Domergue takes her beating, fires back her own brand of “fuck you” witticisms, and stomachs yet another round of lumps at the expense of her own hardened, no-bullshit exterior. She’s cut-throat, mischievous, and spits blood in the face of Southern belles. This is the kind of role you’d expect to see a wise-cracking male actor to play, yet Leigh’s turn as a murderous maven deserves heaps of praise for refusing to fall into womanly stereotypes that so many other directors would opt for. Daisy Domergue is a prime-cut badass, and that’s all thanks to Jennifer Jason Leigh.

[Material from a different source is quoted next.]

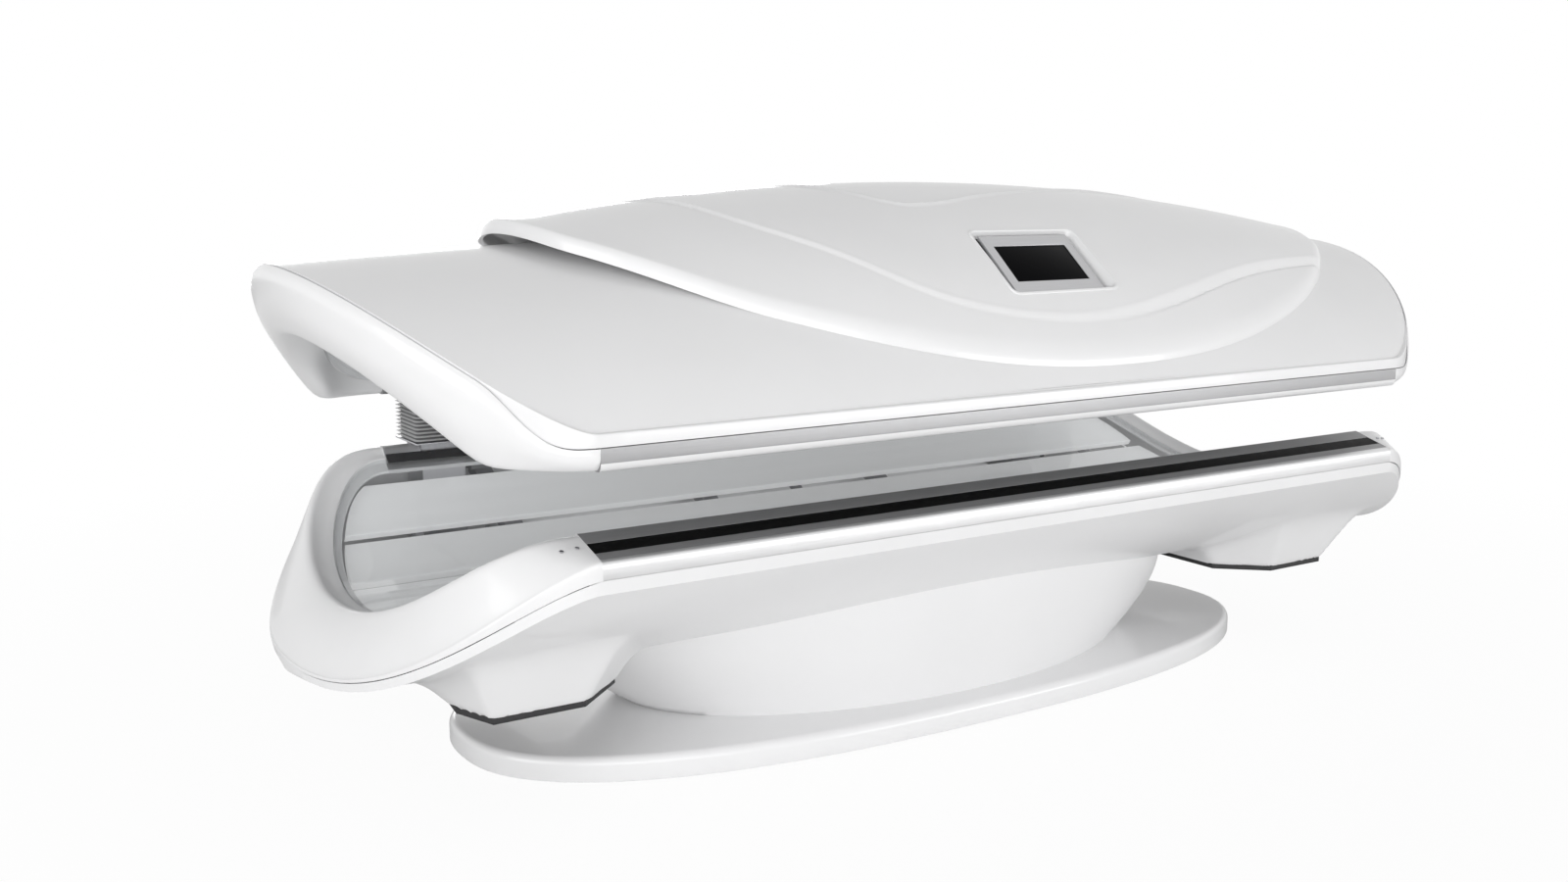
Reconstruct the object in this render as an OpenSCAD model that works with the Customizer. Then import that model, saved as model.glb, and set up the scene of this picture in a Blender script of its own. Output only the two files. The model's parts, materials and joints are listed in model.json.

The Hateful Eight is soaked in residual spill-over from Tarantino’s oppression-charged Django Unchained – without the hard-pressed, reparation-fueled vengeance and in-your-face themes. This is a much more restrained story that starts out harping mightily on Warren’s “damn the man” bravado, but then bursts in a smokey blast of gunshots, exploding heads and delectable twists that are rich with Tarantino’s old-school essence.

Oh, and let’s not forget how Ennio Morricone’s soundtrack ties this doozy of a clusterf#ck together by setting bloody, exploitative carnage to a perfected Western score that stands alone without Tarantino’s visuals – a hallmark of winning cinema. It’s a slowly-simmering watch that takes some patience to monitor, but when tension bubbles to a frothy head, Tarantino giddily turns the heat higher, because he’s all about putting on one damn fine show.

You might not realize it in the moment, but I promise that Tarantino earns every second of his 182 minute running time. Through blood, sweat, and tears of joy.

The Hateful Eight Review

The Hateful Eight's powder-keg first half ignites in a second half that's built on all of Tarantino's hallmarks, exploding in one fiery ball of tension, thrills and enigmatic storytelling with a snowy western twist.